** start Raw data **

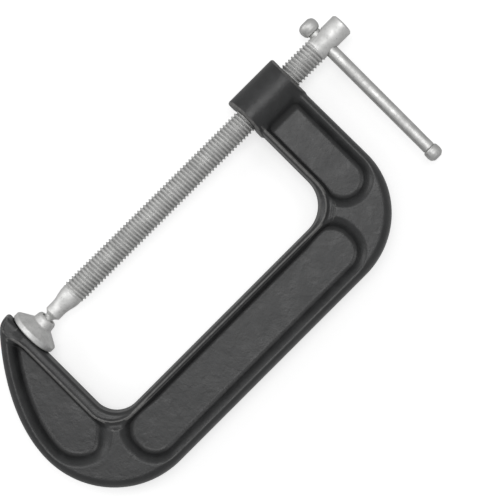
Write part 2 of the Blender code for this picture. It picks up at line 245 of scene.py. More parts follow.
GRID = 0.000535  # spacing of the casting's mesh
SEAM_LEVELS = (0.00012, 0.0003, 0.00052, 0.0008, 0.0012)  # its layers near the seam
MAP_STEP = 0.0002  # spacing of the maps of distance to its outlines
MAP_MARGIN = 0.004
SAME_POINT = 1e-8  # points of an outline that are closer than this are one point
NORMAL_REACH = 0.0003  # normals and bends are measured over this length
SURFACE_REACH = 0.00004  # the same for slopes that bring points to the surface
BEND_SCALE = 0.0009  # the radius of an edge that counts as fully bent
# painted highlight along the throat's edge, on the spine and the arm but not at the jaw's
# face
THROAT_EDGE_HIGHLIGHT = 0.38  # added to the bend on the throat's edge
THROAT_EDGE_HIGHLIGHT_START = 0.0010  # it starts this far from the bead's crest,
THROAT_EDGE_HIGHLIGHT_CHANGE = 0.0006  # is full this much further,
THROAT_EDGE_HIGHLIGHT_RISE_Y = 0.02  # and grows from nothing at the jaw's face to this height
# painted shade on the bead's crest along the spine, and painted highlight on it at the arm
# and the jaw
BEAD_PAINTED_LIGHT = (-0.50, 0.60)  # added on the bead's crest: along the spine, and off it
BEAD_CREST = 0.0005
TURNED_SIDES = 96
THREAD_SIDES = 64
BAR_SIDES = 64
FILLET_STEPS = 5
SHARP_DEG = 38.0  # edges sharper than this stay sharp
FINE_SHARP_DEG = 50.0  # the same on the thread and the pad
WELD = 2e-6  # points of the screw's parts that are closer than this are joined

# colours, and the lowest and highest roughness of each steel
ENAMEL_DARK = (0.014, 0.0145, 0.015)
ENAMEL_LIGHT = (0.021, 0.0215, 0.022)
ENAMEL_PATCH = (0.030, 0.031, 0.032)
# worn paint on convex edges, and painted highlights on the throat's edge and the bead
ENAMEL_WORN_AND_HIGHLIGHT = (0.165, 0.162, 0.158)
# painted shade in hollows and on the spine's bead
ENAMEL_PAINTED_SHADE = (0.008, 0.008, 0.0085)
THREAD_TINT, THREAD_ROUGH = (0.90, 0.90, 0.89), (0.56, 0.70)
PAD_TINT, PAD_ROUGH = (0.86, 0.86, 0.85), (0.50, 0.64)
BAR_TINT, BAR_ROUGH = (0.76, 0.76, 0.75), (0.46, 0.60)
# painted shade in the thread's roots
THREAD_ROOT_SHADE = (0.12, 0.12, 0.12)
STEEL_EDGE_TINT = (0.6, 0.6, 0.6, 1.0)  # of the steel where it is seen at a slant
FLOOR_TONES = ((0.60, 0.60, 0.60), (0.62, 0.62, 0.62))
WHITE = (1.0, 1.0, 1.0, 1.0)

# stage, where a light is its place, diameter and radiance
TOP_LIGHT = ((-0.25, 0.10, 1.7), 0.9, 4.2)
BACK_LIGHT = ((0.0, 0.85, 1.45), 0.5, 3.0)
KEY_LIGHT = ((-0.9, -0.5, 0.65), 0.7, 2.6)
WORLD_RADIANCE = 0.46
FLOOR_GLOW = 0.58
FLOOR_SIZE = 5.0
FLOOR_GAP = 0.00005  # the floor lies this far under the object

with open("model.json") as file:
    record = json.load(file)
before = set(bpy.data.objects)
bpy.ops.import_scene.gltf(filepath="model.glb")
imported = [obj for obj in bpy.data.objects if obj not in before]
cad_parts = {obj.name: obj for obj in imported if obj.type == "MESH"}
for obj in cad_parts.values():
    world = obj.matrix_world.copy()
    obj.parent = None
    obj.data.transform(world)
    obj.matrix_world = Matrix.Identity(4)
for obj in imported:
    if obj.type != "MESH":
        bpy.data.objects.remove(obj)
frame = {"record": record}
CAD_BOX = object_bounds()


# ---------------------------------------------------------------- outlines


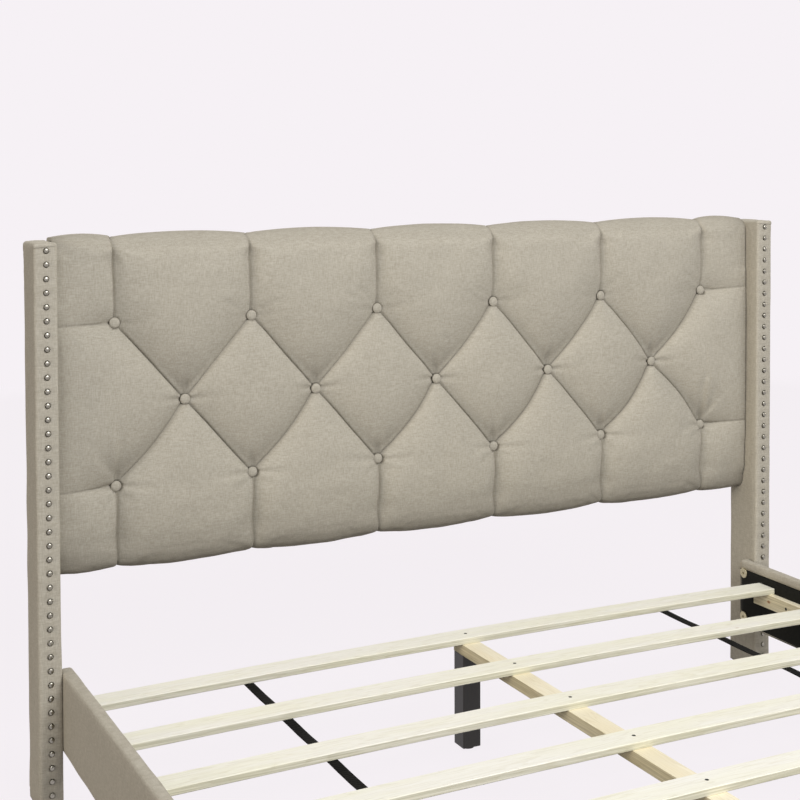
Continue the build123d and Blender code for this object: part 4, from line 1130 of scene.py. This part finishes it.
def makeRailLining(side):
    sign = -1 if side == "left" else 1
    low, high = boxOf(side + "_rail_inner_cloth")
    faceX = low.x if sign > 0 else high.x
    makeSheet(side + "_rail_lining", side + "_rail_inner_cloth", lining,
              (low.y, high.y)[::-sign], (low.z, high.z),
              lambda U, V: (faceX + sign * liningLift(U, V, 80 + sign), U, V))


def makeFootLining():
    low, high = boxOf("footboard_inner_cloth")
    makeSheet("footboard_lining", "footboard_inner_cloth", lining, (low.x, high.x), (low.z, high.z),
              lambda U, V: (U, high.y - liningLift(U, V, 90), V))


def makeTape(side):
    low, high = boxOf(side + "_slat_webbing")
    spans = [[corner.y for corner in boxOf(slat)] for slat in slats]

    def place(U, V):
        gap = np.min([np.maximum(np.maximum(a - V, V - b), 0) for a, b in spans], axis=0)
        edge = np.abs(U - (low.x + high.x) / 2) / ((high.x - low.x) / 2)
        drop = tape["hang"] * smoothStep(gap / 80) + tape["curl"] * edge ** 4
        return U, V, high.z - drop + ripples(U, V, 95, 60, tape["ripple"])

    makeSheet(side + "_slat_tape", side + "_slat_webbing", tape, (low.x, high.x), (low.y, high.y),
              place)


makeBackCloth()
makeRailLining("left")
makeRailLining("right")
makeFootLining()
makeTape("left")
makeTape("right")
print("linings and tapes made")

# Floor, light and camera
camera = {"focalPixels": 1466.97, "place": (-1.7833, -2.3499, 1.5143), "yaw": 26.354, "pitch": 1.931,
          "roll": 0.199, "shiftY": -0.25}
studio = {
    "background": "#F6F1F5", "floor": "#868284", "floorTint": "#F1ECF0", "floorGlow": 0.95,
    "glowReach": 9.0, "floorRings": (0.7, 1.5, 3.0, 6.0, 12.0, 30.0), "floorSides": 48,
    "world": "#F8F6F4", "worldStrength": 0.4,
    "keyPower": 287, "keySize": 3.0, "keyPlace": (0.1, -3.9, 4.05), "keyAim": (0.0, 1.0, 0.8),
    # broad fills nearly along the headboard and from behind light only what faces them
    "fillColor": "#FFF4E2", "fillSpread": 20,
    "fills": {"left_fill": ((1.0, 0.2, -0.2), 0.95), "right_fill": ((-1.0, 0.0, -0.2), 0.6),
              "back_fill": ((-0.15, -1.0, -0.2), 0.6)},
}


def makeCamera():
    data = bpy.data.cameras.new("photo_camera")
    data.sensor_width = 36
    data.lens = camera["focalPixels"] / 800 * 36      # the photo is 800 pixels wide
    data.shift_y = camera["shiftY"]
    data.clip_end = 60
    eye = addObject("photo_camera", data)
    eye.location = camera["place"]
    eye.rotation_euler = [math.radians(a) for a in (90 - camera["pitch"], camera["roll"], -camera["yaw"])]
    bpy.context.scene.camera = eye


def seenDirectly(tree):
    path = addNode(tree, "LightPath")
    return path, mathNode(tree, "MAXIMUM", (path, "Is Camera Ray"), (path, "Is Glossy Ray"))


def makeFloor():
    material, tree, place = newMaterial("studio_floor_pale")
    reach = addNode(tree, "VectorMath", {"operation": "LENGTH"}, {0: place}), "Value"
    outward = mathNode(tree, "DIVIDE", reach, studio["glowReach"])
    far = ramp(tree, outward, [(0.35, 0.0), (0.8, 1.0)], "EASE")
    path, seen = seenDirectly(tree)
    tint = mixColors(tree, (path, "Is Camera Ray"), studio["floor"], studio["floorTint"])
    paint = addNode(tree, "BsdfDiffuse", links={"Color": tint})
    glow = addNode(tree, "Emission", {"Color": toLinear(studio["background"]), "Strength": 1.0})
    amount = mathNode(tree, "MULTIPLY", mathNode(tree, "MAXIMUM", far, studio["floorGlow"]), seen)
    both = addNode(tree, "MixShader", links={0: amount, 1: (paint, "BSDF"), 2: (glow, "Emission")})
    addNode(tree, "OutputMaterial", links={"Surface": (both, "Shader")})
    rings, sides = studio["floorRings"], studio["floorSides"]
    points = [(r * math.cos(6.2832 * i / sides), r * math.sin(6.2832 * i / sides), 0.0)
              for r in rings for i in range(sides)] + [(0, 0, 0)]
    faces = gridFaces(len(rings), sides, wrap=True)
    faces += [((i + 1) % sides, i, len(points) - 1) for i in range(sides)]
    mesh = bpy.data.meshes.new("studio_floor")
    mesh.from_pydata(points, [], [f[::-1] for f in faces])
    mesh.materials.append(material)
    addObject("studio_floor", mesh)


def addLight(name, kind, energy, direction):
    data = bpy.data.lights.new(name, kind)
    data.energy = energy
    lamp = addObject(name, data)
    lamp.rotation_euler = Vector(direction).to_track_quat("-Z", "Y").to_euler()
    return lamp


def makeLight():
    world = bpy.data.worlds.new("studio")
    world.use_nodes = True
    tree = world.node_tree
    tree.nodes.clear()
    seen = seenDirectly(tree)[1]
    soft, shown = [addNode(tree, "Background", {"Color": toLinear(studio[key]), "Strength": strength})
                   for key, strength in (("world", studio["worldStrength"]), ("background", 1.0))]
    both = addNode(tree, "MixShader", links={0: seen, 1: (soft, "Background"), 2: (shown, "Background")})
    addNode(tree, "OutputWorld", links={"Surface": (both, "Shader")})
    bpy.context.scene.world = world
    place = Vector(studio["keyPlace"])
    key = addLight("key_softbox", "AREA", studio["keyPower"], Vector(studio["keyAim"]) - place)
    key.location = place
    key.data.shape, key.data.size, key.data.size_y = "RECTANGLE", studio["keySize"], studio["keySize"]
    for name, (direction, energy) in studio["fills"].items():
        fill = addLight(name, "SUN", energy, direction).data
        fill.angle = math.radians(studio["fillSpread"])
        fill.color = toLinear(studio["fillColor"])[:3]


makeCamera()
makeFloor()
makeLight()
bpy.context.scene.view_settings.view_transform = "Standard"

** end Raw data **

◆ Exercise objective ◆
Reproduce the lines exactly, taking as the first line the one with "Continue the build123d" and as the last line the one with "spans = [[corner.y", and include nothing else.

◆ Solution to this problem ◆
Continue the build123d and Blender code for this object: part 4, from line 1130 of scene.py. This part finishes it.
def makeRailLining(side):
    sign = -1 if side == "left" else 1
    low, high = boxOf(side + "_rail_inner_cloth")
    faceX = low.x if sign > 0 else high.x
    makeSheet(side + "_rail_lining", side + "_rail_inner_cloth", lining,
              (low.y, high.y)[::-sign], (low.z, high.z),
              lambda U, V: (faceX + sign * liningLift(U, V, 80 + sign), U, V))


def makeFootLining():
    low, high = boxOf("footboard_inner_cloth")
    makeSheet("footboard_lining", "footboard_inner_cloth", lining, (low.x, high.x), (low.z, high.z),
              lambda U, V: (U, high.y - liningLift(U, V, 90), V))


def makeTape(side):
    low, high = boxOf(side + "_slat_webbing")
    spans = [[corner.y for corner in boxOf(slat)] for slat in slats]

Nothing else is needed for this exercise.